- General Electric Company has watched its share price crater more than 56 percent across 2018.
- Investors are taking fright at its huge debt pile.
- The wider U.S corporate debt market has stretched to more than $9 trillion.
How General Electric (GE) resolves its debt problem will be “critical” to the wider Investment Grade (IG) market, an analyst said Monday.
The General Electric Company has witnessed an exodus of investment from both its equity stock and corporate debt as its future has been called into question. The U.S. behemoth has piled on the debt in recent years as it looked to buy companies, pay off its pension deficit and buy back shares.
In October, the ratings agency S&P lowered its corporate debt status from “A” to “BBB+,” citing the firm’s high level of debt and below-trend cash flow.
“The GE story, because it is such a massive pile of the corporate credit market and the IG market, how that plays out is kind of critical to the IG market,” Bob Janjuah, Nomura’s senior independent client advisor, told CNBC’s “Squawk Box Europe.”
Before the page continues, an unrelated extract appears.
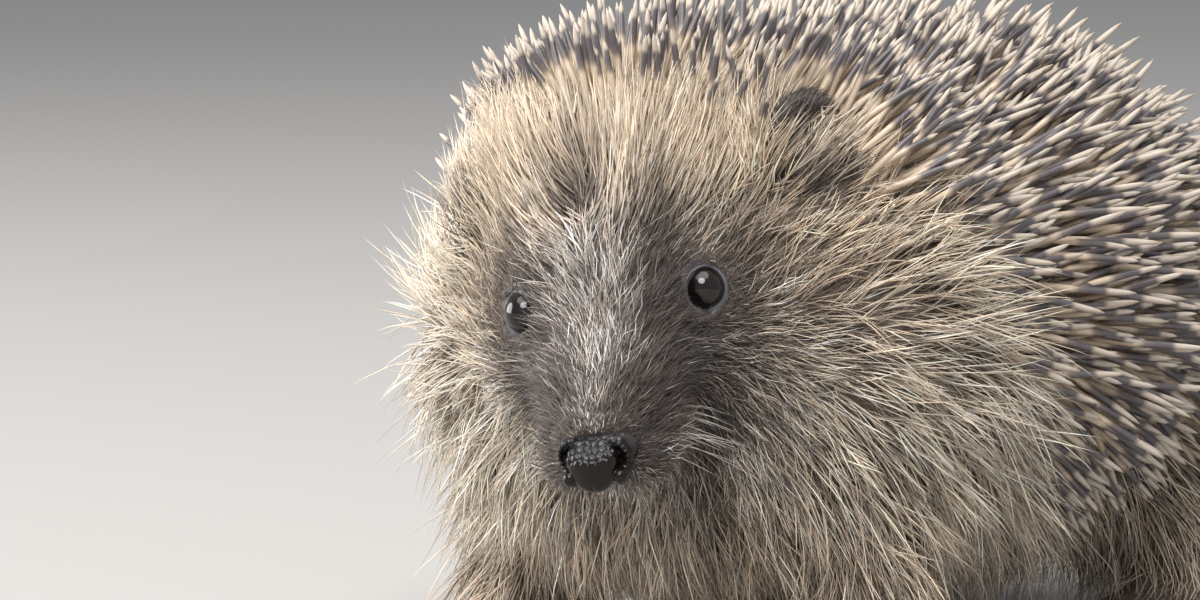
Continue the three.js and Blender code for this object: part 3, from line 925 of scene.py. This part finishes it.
def makeSpineTree():
    tree = bpy.data.node_groups.new("spinesOnSkin", "GeometryNodeTree")
    kinds = dict(Geometry="Geometry", Spacing="Float", Length="Float", Thickness="Float", Scatter="Float",
                 Sides="Int", Rings="Int", Seed="Int", Finish="Material")
    for name, kind in kinds.items():
        tree.interface.new_socket(name, in_out="INPUT", socket_type="NodeSocket" + kind)
    tree.interface.new_socket("Geometry", in_out="OUTPUT", socket_type="NodeSocketGeometry")
    given = tree.nodes.new("NodeGroupInput").outputs
    seed = {"Seed": given["Seed"]}
    spine = oneSpine(tree, given)
    # where they stand, and which way
    spots = node(tree, "GeometryNodeDistributePointsOnFaces", distribute_method="POISSON")
    for name, source in (("Mesh", "Geometry"), ("Distance Min", "Spacing"), ("Seed", "Seed")):
        tree.links.new(given[source], spots.inputs[name])
    spots.inputs["Density Max"].default_value = spines["mostPerArea"]
    anyWay = node(tree, "FunctionNodeRandomValue", {**seed, 0: (-1, -1, -1), 1: (1, 1, 1)},
                  data_type="FLOAT_VECTOR").outputs[0]
    swing = node(tree, "ShaderNodeVectorMath", {0: anyWay, "Scale": given["Scatter"]}, operation="SCALE")
    way = node(tree, "ShaderNodeVectorMath", {0: stored(tree, "lie", "FLOAT_VECTOR"), 1: swing.outputs[0]},
               operation="ADD")
    aim = node(tree, "FunctionNodeAlignRotationToVector", {"Vector": way.outputs[0]}, axis="Z").outputs[0]
    spinBy = node(tree, "FunctionNodeRandomValue", {**seed, 3: 6.283}, data_type="FLOAT").outputs[1]
    spinAbout = node(tree, "ShaderNodeCombineXYZ", {"Z": spinBy}).outputs[0]
    spin = node(tree, "FunctionNodeEulerToRotation", {0: spinAbout}).outputs[0]
    turned = node(tree, "FunctionNodeRotateRotation", {0: aim, 1: spin}, rotation_space="LOCAL").outputs[0]
    least, most = spines["varied"]
    varied = node(tree, "FunctionNodeRandomValue", {**seed, 2: least, 3: most},
                  data_type="FLOAT").outputs[1]
    scaled = calc(tree, "MULTIPLY", stored(tree, "size"), varied)
    long = calc(tree, "MULTIPLY", scaled, given["Length"])
    wide = calc(tree, "MULTIPLY", calc(tree, "POWER", scaled, spines["slimming"]), given["Length"])
    scale = node(tree, "ShaderNodeCombineXYZ", {"X": wide, "Y": wide, "Z": long}).outputs[0]
    placed = node(tree, "GeometryNodeInstanceOnPoints",
                  {"Points": spots.outputs["Points"], "Instance": spine, "Rotation": turned,
                   "Scale": scale}).outputs["Instances"]
    # what the map and the finish need to know of each spine
    rooted = store(tree, placed, "root", node(tree, "GeometryNodeInputPosition").outputs[0], "FLOAT_VECTOR")
    fate = node(tree, "FunctionNodeRandomValue", seed, data_type="FLOAT").outputs[1]
    tinted = store(tree, rooted, "own", calc(tree, "SUBTRACT", fate, stored(tree, "front")))
    whole = node(tree, "GeometryNodeRealizeInstances", {"Geometry": tinted}).outputs["Geometry"]
    dressed = node(tree, "GeometryNodeSetMaterial", {"Geometry": whole, "Material": given["Finish"]})
    result = tree.nodes.new("NodeGroupOutput")
    tree.links.new(dressed.outputs["Geometry"], result.inputs["Geometry"])
    return tree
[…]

Janjuah said that despite decent cash levels on an aggregate basis, a little bit of investigation reveals alarming imbalances in corporate America.
“If you break it down, you realize that the vast bulk of that cash holding is by about eight companies and that most of corporate U.S. is actually more levered than it has ever been,” he added.
Total U.S. corporate debt has swelled from nearly $4.9 trillion in 2007, when the global financial crisis was becoming apparent, to nearly $9.1 trillion halfway through 2018, according to Securities Industry and Financial Markets Association (SIFMA) data.